__WHAT IS REQUIRED__.
Copy out the data below verbatim.

-*-*-

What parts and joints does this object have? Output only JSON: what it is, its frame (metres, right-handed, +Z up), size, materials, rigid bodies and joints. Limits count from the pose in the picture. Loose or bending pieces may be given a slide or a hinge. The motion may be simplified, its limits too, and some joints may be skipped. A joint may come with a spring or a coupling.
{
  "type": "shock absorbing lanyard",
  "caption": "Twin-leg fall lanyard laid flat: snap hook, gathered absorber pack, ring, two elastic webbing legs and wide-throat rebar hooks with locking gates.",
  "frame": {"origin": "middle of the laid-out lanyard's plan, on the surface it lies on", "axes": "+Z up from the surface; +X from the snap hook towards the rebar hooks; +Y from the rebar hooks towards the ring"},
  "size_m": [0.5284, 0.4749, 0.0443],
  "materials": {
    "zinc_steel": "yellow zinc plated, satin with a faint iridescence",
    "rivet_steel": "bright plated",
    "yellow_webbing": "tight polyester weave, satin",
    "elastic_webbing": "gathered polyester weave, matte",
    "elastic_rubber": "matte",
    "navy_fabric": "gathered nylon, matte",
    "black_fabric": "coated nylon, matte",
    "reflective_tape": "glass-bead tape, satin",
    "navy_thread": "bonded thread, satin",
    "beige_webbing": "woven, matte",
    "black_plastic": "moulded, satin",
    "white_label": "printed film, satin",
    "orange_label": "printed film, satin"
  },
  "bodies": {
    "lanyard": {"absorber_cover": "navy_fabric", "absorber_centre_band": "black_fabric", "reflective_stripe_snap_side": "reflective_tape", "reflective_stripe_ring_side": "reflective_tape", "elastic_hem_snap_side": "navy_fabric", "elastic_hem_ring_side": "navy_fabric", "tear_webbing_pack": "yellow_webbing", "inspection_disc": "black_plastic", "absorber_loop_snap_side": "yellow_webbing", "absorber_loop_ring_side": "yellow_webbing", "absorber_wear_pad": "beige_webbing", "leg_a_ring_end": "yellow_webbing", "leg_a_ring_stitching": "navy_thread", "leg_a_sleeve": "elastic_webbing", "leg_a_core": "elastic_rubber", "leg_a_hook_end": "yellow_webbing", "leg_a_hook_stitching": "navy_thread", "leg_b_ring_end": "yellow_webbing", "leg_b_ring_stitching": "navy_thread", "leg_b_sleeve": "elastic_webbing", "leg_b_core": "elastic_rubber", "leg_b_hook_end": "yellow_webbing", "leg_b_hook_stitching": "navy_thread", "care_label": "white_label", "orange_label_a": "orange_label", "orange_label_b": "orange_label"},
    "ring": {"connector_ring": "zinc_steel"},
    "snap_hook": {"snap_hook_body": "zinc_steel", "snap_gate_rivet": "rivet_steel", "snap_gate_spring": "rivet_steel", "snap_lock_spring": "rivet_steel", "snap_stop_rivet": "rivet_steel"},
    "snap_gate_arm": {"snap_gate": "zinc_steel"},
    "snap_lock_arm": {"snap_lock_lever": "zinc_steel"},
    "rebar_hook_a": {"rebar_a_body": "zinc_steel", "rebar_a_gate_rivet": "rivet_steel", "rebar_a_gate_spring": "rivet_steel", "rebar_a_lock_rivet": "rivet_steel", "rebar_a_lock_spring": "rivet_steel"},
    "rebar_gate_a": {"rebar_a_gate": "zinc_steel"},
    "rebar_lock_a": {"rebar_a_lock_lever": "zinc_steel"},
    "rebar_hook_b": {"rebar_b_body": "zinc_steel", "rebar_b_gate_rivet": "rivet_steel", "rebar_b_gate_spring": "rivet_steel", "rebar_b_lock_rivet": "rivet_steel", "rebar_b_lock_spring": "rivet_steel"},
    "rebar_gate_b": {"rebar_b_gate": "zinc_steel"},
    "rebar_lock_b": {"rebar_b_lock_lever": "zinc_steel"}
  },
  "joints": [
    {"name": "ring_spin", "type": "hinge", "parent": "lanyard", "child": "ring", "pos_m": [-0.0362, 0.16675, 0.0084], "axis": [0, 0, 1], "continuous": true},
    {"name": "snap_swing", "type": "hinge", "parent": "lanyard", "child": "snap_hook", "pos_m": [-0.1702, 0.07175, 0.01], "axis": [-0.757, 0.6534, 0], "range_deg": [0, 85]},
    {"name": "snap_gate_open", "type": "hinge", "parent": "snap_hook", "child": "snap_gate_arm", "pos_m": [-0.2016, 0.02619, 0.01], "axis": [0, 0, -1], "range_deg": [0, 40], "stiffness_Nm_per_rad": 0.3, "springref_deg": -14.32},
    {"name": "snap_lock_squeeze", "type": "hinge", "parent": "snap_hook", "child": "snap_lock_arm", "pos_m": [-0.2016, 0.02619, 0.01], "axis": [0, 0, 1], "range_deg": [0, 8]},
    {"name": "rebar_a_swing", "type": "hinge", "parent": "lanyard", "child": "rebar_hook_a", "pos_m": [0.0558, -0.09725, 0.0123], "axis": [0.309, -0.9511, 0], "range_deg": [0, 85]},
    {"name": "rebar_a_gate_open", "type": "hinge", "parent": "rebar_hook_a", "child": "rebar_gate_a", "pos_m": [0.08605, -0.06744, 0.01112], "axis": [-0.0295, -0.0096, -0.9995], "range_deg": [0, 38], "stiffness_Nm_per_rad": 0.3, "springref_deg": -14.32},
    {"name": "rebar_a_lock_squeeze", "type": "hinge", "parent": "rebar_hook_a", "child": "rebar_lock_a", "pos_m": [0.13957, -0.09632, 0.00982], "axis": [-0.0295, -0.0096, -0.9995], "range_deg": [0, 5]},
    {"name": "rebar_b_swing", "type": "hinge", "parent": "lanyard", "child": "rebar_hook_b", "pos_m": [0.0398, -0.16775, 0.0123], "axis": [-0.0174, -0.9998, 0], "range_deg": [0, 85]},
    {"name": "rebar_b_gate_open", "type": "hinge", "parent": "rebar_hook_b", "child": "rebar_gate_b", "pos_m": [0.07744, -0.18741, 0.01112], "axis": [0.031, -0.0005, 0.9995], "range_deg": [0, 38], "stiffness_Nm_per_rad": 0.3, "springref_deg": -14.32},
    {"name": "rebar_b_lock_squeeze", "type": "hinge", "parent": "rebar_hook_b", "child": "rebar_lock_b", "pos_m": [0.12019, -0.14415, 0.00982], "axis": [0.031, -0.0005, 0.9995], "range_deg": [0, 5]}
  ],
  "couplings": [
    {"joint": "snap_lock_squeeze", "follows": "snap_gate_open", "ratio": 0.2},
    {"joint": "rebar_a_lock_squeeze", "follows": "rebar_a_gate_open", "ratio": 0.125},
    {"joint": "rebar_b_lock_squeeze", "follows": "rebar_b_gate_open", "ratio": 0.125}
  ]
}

-*-*-

__RESPONSE TO THE TASK__.
What parts and joints does this object have? Output only JSON: what it is, its frame (metres, right-handed, +Z up), size, materials, rigid bodies and joints. Limits count from the pose in the picture. Loose or bending pieces may be given a slide or a hinge. The motion may be simplified, its limits too, and some joints may be skipped. A joint may come with a spring or a coupling.
{
  "type": "shock absorbing lanyard",
  "caption": "Twin-leg fall lanyard laid flat: snap hook, gathered absorber pack, ring, two elastic webbing legs and wide-throat rebar hooks with locking gates.",
  "frame": {"origin": "middle of the laid-out lanyard's plan, on the surface it lies on", "axes": "+Z up from the surface; +X from the snap hook towards the rebar hooks; +Y from the rebar hooks towards the ring"},
  "size_m": [0.5284, 0.4749, 0.0443],
  "materials": {
    "zinc_steel": "yellow zinc plated, satin with a faint iridescence",
    "rivet_steel": "bright plated",
    "yellow_webbing": "tight polyester weave, satin",
    "elastic_webbing": "gathered polyester weave, matte",
    "elastic_rubber": "matte",
    "navy_fabric": "gathered nylon, matte",
    "black_fabric": "coated nylon, matte",
    "reflective_tape": "glass-bead tape, satin",
    "navy_thread": "bonded thread, satin",
    "beige_webbing": "woven, matte",
    "black_plastic": "moulded, satin",
    "white_label": "printed film, satin",
    "orange_label": "printed film, satin"
  },
  "bodies": {
    "lanyard": {"absorber_cover": "navy_fabric", "absorber_centre_band": "black_fabric", "reflective_stripe_snap_side": "reflective_tape", "reflective_stripe_ring_side": "reflective_tape", "elastic_hem_snap_side": "navy_fabric", "elastic_hem_ring_side": "navy_fabric", "tear_webbing_pack": "yellow_webbing", "inspection_disc": "black_plastic", "absorber_loop_snap_side": "yellow_webbing", "absorber_loop_ring_side": "yellow_webbing", "absorber_wear_pad": "beige_webbing", "leg_a_ring_end": "yellow_webbing", "leg_a_ring_stitching": "navy_thread", "leg_a_sleeve": "elastic_webbing", "leg_a_core": "elastic_rubber", "leg_a_hook_end": "yellow_webbing", "leg_a_hook_stitching": "navy_thread", "leg_b_ring_end": "yellow_webbing", "leg_b_ring_stitching": "navy_thread", "leg_b_sleeve": "elastic_webbing", "leg_b_core": "elastic_rubber", "leg_b_hook_end": "yellow_webbing", "leg_b_hook_stitching": "navy_thread", "care_label": "white_label", "orange_label_a": "orange_label", "orange_label_b": "orange_label"},
    "ring": {"connector_ring": "zinc_steel"},
    "snap_hook": {"snap_hook_body": "zinc_steel", "snap_gate_rivet": "rivet_steel", "snap_gate_spring": "rivet_steel", "snap_lock_spring": "rivet_steel", "snap_stop_rivet": "rivet_steel"},
    "snap_gate_arm": {"snap_gate": "zinc_steel"},
    "snap_lock_arm": {"snap_lock_lever": "zinc_steel"},
    "rebar_hook_a": {"rebar_a_body": "zinc_steel", "rebar_a_gate_rivet": "rivet_steel", "rebar_a_gate_spring": "rivet_steel", "rebar_a_lock_rivet": "rivet_steel", "rebar_a_lock_spring": "rivet_steel"},
    "rebar_gate_a": {"rebar_a_gate": "zinc_steel"},
    "rebar_lock_a": {"rebar_a_lock_lever": "zinc_steel"},
    "rebar_hook_b": {"rebar_b_body": "zinc_steel", "rebar_b_gate_rivet": "rivet_steel", "rebar_b_gate_spring": "rivet_steel", "rebar_b_lock_rivet": "rivet_steel", "rebar_b_lock_spring": "rivet_steel"},
    "rebar_gate_b": {"rebar_b_gate": "zinc_steel"},
    "rebar_lock_b": {"rebar_b_lock_lever": "zinc_steel"}
  },
  "joints": [
    {"name": "ring_spin", "type": "hinge", "parent": "lanyard", "child": "ring", "pos_m": [-0.0362, 0.16675, 0.0084], "axis": [0, 0, 1], "continuous": true},
    {"name": "snap_swing", "type": "hinge", "parent": "lanyard", "child": "snap_hook", "pos_m": [-0.1702, 0.07175, 0.01], "axis": [-0.757, 0.6534, 0], "range_deg": [0, 85]},
    {"name": "snap_gate_open", "type": "hinge", "parent": "snap_hook", "child": "snap_gate_arm", "pos_m": [-0.2016, 0.02619, 0.01], "axis": [0, 0, -1], "range_deg": [0, 40], "stiffness_Nm_per_rad": 0.3, "springref_deg": -14.32},
    {"name": "snap_lock_squeeze", "type": "hinge", "parent": "snap_hook", "child": "snap_lock_arm", "pos_m": [-0.2016, 0.02619, 0.01], "axis": [0, 0, 1], "range_deg": [0, 8]},
    {"name": "rebar_a_swing", "type": "hinge", "parent": "lanyard", "child": "rebar_hook_a", "pos_m": [0.0558, -0.09725, 0.0123], "axis": [0.309, -0.9511, 0], "range_deg": [0, 85]},
    {"name": "rebar_a_gate_open", "type": "hinge", "parent": "rebar_hook_a", "child": "rebar_gate_a", "pos_m": [0.08605, -0.06744, 0.01112], "axis": [-0.0295, -0.0096, -0.9995], "range_deg": [0, 38], "stiffness_Nm_per_rad": 0.3, "springref_deg": -14.32},
    {"name": "rebar_a_lock_squeeze", "type": "hinge", "parent": "rebar_hook_a", "child": "rebar_lock_a", "pos_m": [0.13957, -0.09632, 0.00982], "axis": [-0.0295, -0.0096, -0.9995], "range_deg": [0, 5]},
    {"name": "rebar_b_swing", "type": "hinge", "parent": "lanyard", "child": "rebar_hook_b", "pos_m": [0.0398, -0.16775, 0.0123], "axis": [-0.0174, -0.9998, 0], "range_deg": [0, 85]},
    {"name": "rebar_b_gate_open", "type": "hinge", "parent": "rebar_hook_b", "child": "rebar_gate_b", "pos_m": [0.07744, -0.18741, 0.01112], "axis": [0.031, -0.0005, 0.9995], "range_deg": [0, 38], "stiffness_Nm_per_rad": 0.3, "springref_deg": -14.32},
    {"name": "rebar_b_lock_squeeze", "type": "hinge", "parent": "rebar_hook_b", "child": "rebar_lock_b", "pos_m": [0.12019, -0.14415, 0.00982], "axis": [0.031, -0.0005, 0.9995], "range_deg": [0, 5]}
  ],
  "couplings": [
    {"joint": "snap_lock_squeeze", "follows": "snap_gate_open", "ratio": 0.2},
    {"joint": "rebar_a_lock_squeeze", "follows": "rebar_a_gate_open", "ratio": 0.125},
    {"joint": "rebar_b_lock_squeeze", "follows": "rebar_b_gate_open", "ratio": 0.125}
  ]
}